Carson Coffman is will be a redshirt sophomore at Kansas State next season and is vying to take over as the starter after Josh Freeman left and was drafted 17th overall in the first round by Tampa Bay. Coffman also has a younger sister, Camille, who will be a freshman volleyball player at the University of Wyoming in the fall. Cameron Coffman, youngest of the four siblings, was the starting quarterback at Ray-Pec High School as a sophomore last season.

That's a lot of talent to come from Paul Coffman's family. Coffman ended his career with 339 receptions for 4,340 yards and 42 touchdowns. Every so often dad breaks out the old game films to show his sons how he got things done on the field.

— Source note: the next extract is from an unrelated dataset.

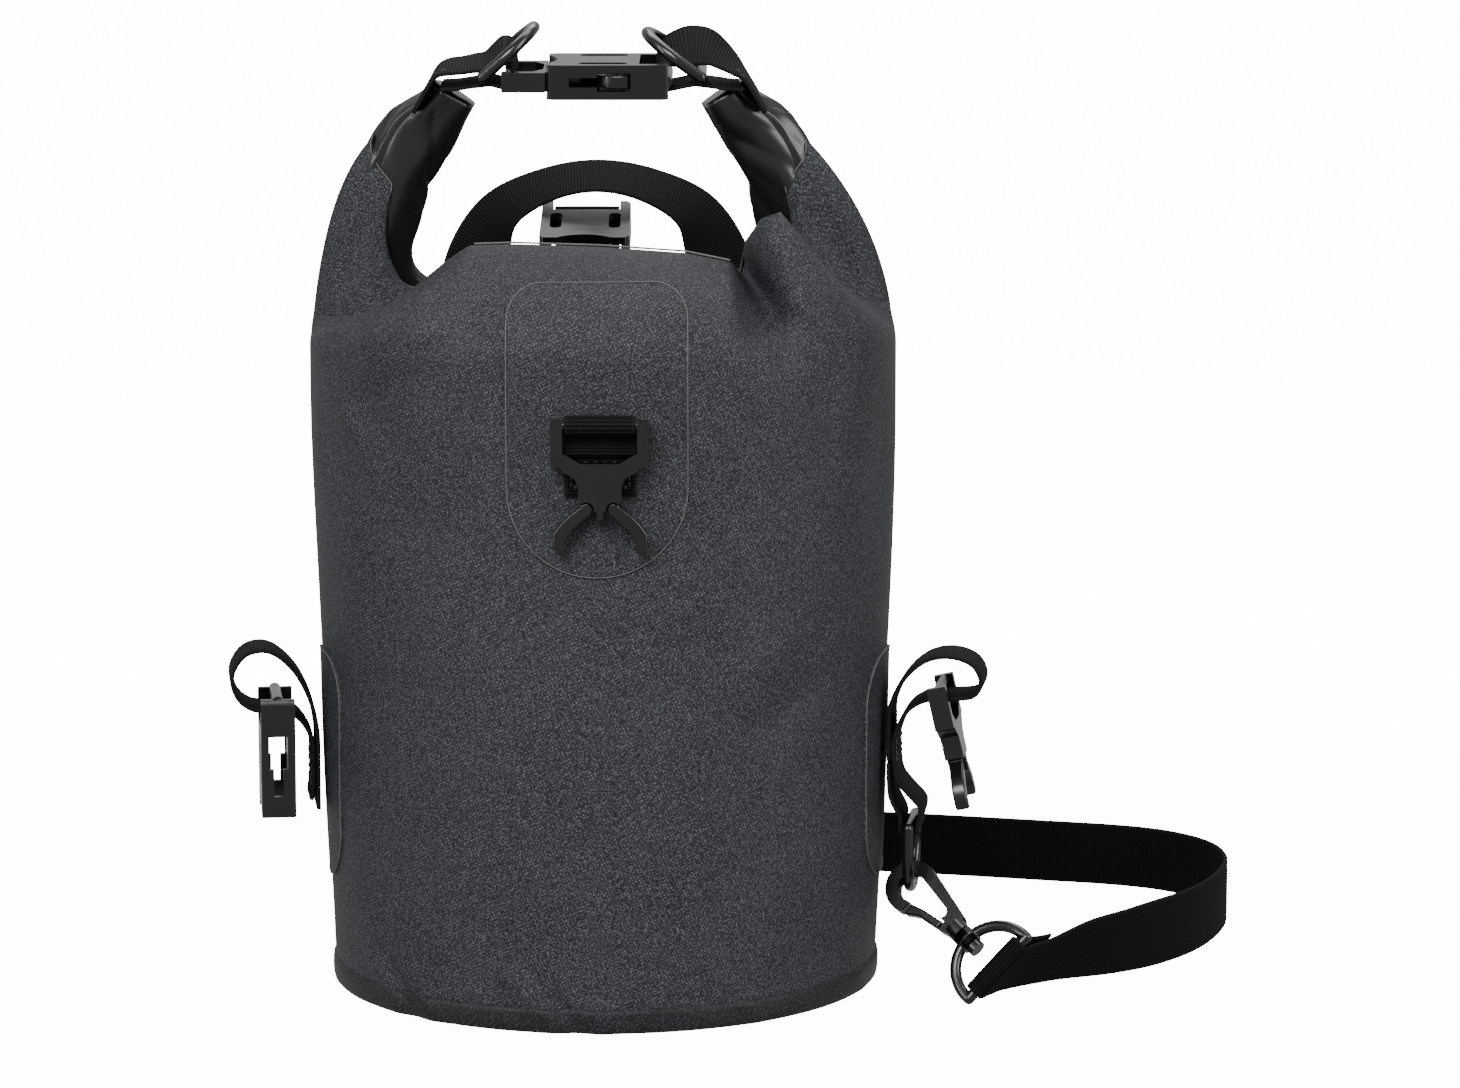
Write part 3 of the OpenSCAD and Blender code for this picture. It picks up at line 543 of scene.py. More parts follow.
# The line where the front fabric turns back, from the middle (0) to the side (1): share, x, y, z,
# and how deep the valley behind it is
TURN_RIGHT = [(0.0, 0, -42, 272.5, 16), (0.2, 30, -43, 270.5, 16), (0.34, 46.5, -48, 267.5, 16),
              (0.395, 49.5, -23, 262, 7), (0.45, 51.5, -35, 274, 12), (0.52, 57, -41, 282.5, 20),
              (0.60, 64, -43, 285, 25), (0.69, 71.5, -43, 276.5, 27), (0.77, 79, -41, 266.5, 24),
              (0.85, 87.5, -33, 257, 17), (0.93, 97, -19, 251, 8), (1.0, 104.5, -3, 248.5, 1)]
TURN_LEFT = [(0.0, 0, -42, 272.5, 16), (0.2, 30, -43, 273.5, 16), (0.34, 46.5, -43, 273, 18),
             (0.43, 55, -45, 267.5, 26), (0.55, 65.5, -47, 259, 30), (0.68, 78, -44, 251, 25),
             (0.80, 89, -34, 247.5, 15), (0.90, 98, -20, 246, 7), (1.0, 106, -3, 245, 1)]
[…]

"I think we're very similar," said Chase Coffman. "I'm a little bit bigger than him and a little bit heavier but as far as everything else goes we're both very hard workers and we're going to get the job done. He had great hands and was one of the better pass-catching tight ends in the NFL when he played and I hope to do the same thing.

As tempting as it might have been, the younger Coffman wasn't going to get caught up in any further comparisons, such as if he thinks he has better hands than his father.

"Oh, I guess we'll find out after my career is over," said Chase. "He had a pretty good career so hopefully I'll be able to have a better one."